Stephen Vines
South China Morning Post
July 17, 2009
July 17, 2009
As the deadline approaches for the government to produce new constitutional reform proposals, the great minds in Lower Albert Road are busy coming up with 101 reasons for a delay while seeking new ways to explain that representative government will not work in Hong Kong. As they do so, an intriguing lifeline has been thrown to them by Cheng Jie , a mainland academic who was seconded by the National People's Congress Standing Committee to carry out research on the Basic Law.
In an article in the Hong Kong Journal, she concludes that "a great mistake of the Basic Law" was to allow foreign nationals to be civil servants and judges and that granting foreigners the right to vote has made the application of universal suffrage "more complicated".
Were this an isolated example of questioning fundamental characteristics of the Hong Kong way of life, it could be brushed aside. But it follows on from a more substantial attack delivered by Cao Erbao, director of the research section of the central government liaison office in Hong Kong, who openly called for the establishment of what is, in effect, a shadow government to ensure that Beijing's wishes are enforced here.
Professor Cheng's questioning of the Basic Law is less far reaching in some ways but more troubling in others. She is blind to Hong Kong's complex history of multiculturalism and conveniently ignores that most "foreigners" were born and bred here but hold foreign passports because they have reservations about coming under the rule of the People's Republic. Unlike foreigners born overseas, who have opted to be part of the life of Hong Kong, these "foreigners" feel the need for an insurance policy that allows them to opt out.
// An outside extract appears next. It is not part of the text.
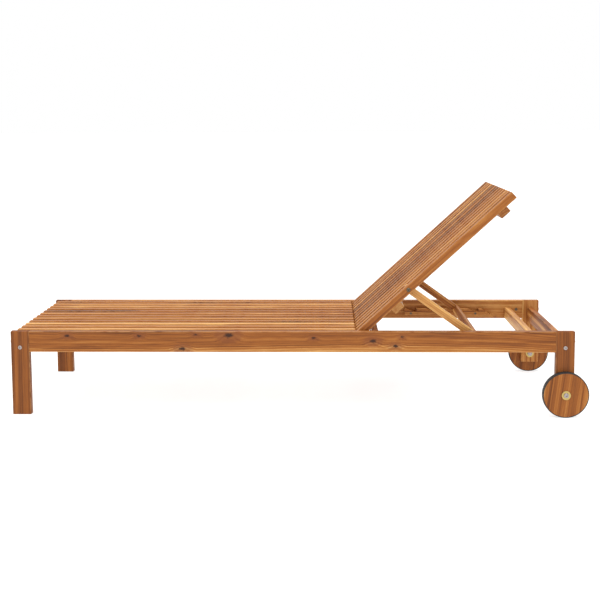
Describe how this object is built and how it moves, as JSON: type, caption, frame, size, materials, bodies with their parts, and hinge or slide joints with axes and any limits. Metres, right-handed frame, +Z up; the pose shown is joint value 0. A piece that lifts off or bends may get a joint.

Presumably, Professor Cheng either does not know or chooses to ignore the fact that a high proportion of the government's favourite yes-men and women, who are regularly showered with honours and official posts, have foreign passports tucked in their back pockets. Clearly Beijing doesn't want to undermine their position, so it is reasonable to conclude that the real target of the professor's concerns are foreigners who are not Chinese. If this is so, it smacks of racism.
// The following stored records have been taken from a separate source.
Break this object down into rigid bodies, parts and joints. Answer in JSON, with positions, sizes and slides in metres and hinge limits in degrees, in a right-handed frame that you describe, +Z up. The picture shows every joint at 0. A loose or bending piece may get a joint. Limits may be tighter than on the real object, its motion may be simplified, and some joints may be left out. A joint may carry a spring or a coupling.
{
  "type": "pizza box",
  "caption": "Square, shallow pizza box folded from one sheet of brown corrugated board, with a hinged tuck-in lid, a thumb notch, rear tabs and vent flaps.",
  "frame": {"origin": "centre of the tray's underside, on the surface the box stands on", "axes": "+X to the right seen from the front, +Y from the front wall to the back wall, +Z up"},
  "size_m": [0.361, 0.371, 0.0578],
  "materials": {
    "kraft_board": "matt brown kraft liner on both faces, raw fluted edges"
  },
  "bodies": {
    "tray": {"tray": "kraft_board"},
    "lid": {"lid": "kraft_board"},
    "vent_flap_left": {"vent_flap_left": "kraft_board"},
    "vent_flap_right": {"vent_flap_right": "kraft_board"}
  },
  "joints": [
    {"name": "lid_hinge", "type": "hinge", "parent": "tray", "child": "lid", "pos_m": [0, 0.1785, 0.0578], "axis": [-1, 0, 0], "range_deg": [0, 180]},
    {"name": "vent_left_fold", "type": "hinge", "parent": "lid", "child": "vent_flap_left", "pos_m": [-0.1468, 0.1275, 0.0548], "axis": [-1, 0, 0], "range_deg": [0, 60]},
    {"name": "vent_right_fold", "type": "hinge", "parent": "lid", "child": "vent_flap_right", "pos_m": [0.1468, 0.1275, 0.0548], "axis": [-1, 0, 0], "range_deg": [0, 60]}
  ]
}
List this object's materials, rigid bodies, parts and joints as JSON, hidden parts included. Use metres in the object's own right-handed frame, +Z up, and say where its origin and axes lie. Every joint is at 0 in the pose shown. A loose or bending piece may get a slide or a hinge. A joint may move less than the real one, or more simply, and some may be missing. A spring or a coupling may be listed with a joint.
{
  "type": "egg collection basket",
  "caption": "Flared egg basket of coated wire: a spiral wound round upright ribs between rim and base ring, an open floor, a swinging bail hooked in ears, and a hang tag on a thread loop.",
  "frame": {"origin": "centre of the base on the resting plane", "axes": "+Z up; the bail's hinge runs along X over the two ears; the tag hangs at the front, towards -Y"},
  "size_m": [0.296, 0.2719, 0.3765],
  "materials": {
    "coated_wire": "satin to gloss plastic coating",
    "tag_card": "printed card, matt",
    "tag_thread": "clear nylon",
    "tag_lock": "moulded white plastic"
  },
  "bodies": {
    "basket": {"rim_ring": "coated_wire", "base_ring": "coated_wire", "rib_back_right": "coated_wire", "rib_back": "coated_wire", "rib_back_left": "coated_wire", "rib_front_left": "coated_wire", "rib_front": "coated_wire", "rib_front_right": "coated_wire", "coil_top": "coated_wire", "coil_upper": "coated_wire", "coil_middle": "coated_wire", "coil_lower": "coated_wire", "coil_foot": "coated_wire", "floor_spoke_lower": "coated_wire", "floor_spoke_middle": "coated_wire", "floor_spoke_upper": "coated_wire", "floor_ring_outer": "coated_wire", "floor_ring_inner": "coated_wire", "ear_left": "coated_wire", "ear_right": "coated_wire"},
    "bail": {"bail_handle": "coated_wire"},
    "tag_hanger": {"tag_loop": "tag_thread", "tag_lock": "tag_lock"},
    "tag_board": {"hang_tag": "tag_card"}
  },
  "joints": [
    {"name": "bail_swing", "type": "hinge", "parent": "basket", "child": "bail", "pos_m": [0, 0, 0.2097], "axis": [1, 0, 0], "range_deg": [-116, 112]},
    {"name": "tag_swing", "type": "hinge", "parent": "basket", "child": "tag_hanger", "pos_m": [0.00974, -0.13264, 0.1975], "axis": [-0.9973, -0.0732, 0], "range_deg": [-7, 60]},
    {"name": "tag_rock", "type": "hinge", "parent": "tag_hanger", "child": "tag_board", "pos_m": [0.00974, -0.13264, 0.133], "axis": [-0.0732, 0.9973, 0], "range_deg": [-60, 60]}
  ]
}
She is right to observe that Hong Kong's arrangements for foreign permanent residents are unusual, but not unique - permanent residents of Britain and New Zealand, for example, have the right to vote and many countries allow foreigners to become civil servants. But, Hong Kong goes further and derives strength from its multinational character.
In the case of the judiciary, marked out for special attention by Professor Cheng, the presence of foreign judges is taken as an indication that Hong Kong has nothing to fear from an independent judiciary matching the best international standards. And the fact that Hong Kong has granted all permanent residents the right to vote reflects a healthy desire to involve all the people.
Yet China is perpetually suspicious of what it regards as foreign intervention in its internal affairs and rarely misses an opportunity to express concern. The very internationalism that makes Hong Kong strong and viable as an international financial centre therefore becomes a source of suspicion in Beijing.
A small reflection of this paranoia was seen when Allan Zeman was apparently blocked from becoming a member of the Executive Council, despite having gone to the lengths of renouncing his Canadian citizenship and taking out a Chinese passport.
It is hard to confirm that a directive from Beijing caused this to happen, but there is no other feasible explanation. Although there was a lot of chatter at the time, it is surprising that this frontal attack on the chief executive's right to appoint his own officials attracted so little concern. Maybe that's because it was considered to be a small matter involving mere foreigners. If that is so, this only shows how undermining the position of foreigners has profound implications for Hong Kong.
Stephen Vines is a Hong Kong-based journalist and entrepreneur
Were this an isolated example of questioning fundamental characteristics of the Hong Kong way of life, it could be brushed aside. But it follows on from a more substantial attack delivered by Cao Erbao, director of the research section of the central government liaison office in Hong Kong, who openly called for the establishment of what is, in effect, a shadow government to ensure that Beijing's wishes are enforced here.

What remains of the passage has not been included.